On (21/10/20 08:56), David Matlack wrote:
> > > The spinlock is overkill. I'd suggest something like this:
> > > - When VM-ioctl is invoked to update prefetch count, store it in
> > > kvm_arch. No synchronization with vCPUs needed.
> > > - When a vCPU takes a fault: Read the prefetch count from kvm_arch. If
> > > different than count at last fault, re-allocate vCPU prefetch array.
> > > (So you'll need to add prefetch array and count to kvm_vcpu_arch as
> > > well.)
> > >
> > > No extra locks are needed. vCPUs that fault after the VM-ioctl will
> > > get the new prefetch count. We don't really care if a prefetch count
> > > update races with a vCPU fault as long as vCPUs are careful to only
> > > read the count once (i.e. use READ_ONCE(vcpu->kvm.prefetch_count)) and
> > > use that. Assuming prefetch count ioctls are rare, the re-allocation
> > > on the fault path will be rare as well.
> >
> > So reallocation from the faul-path should happen before vCPU takes the
> > mmu_lock?
> 
> Yes. Take a look at mmu_topup_memory_caches for an example of
> allocating in the fault path prior to taking the mmu lock.
> 
> > And READ_ONCE(prefetch_count) should also happen before vCPU
> > takes mmu_lock, I assume, so we need to pass it as a parameter to all
> > the functions that will access prefetch array.
> 
> Store the value of READ_ONCE(prefetch_count) in struct kvm_vcpu_arch
> because you also need to know if it changes on the next fault. Then
> you also don't have to add a parameter to a bunch of functions in the
> fault path.
> 
> >
> > > Note: You could apply this same approach to a module param, except
> > > vCPUs would be reading the module param rather than vcpu->kvm during
> > > each fault.
> > >
> > > And the other alternative, like you suggested in the other patch, is
> > > to use a vCPU ioctl. That would side-step the synchronization issue
> > > because vCPU ioctls require the vCPU mutex. So the reallocation could
> > > be done in the ioctl and not at fault time.
> >
> > One more idea, wonder what do you think:
> >
> > There is an upper limit on the number of PTEs we prefault, which is 128 as of
> > now, but I think 64 will be good enough, or maybe even 32. So we can always
> > allocate MAX_PTE_PREFETCH_NUM arrays in vcpu->arch and ioctl() will change
> > ->num_ents only, which is always in (0, MAX_PTE_PREFETCH_NUM - 1] range. This
> > way we never have to reallocate anything, we just adjust the "maximum index"
> > value.
> 
> 128 * 8 would be 1KB per vCPU. That is probably reasonable, but I
> don't think the re-allocation would be that complex.

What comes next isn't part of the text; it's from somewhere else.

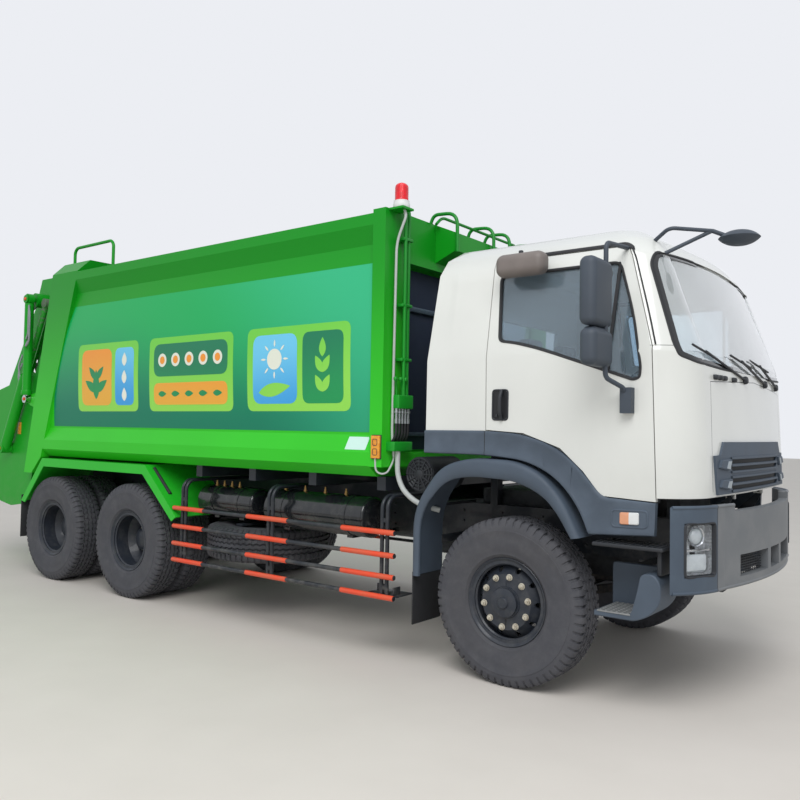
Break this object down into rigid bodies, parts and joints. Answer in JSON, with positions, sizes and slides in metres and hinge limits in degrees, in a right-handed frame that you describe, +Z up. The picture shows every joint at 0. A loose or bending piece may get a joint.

128 is probably too large. What I'm thinking is "32 * 8" per-VCPU.
Then it can even be something like:

---

diff --git a/arch/x86/include/asm/kvm_host.h b/arch/x86/include/asm/kvm_host.h
index 5271fce6cd65..b3a436f8fdf5 100644
--- a/arch/x86/include/asm/kvm_host.h
+++ b/arch/x86/include/asm/kvm_host.h
@@ -607,6 +607,11 @@ struct kvm_vcpu_xen {
        u64 runstate_times[4];
 };
 
+struct kvm_mmu_pte_prefetch {
+       u64 ents[32];
+       unsigned int num_ents;  /* max prefetch value for this vCPU */
+};
+
 struct kvm_vcpu_arch {
        /*
         * rip and regs accesses must go through
@@ -682,6 +687,8 @@ struct kvm_vcpu_arch {
        struct kvm_mmu_memory_cache mmu_gfn_array_cache;
        struct kvm_mmu_memory_cache mmu_page_header_cache;
 
+       struct kvm_mmu_pte_prefetch mmu_pte_prefetch;
+
        /*
         * QEMU userspace and the guest each have their own FPU state.
         * In vcpu_run, we switch between the user and guest FPU contexts.

---

> >
> > > Taking a step back, can you say a bit more about your usecase?
> >
> > We are looking at various ways of reducing the number of vm-exits. There
> > is only one VM running on the device (a pretty low-end laptop).
> 
> When you say reduce the number of vm-exits, can you be more specific?
> Are you trying to reduce the time it takes for vCPUs to fault in
> memory during VM startup?

VM Boot is the test I'm running, yes, and I see some improvements with
pte-prefault == 16.

> I just mention because there are likely other techniques you can apply
> that would not require modifying KVM code (e.g. prefaulting the host
> memory before running the VM, using the TDP MMU instead of the legacy
> MMU to allow parallel faults, using hugepages to map in more memory
> per fault, etc.)

THP would be awesome. We have THP enabled on devices that have 8-plus
gigabytes of RAM; but we don't have THP enabled on low end devices, that
only have 4 gigabytes of RAM. On low end devices KVM with THP causes host
memory regression, that we cannot accept, hence for 4 gig devices we try
various "other solutions".

We are using TDP. And somehow I never see (literally never) async PFs.
It's always either hva_to_pfn_fast() or hva_to_pfn_slow() or
__direct_map() from tdp_page_fault().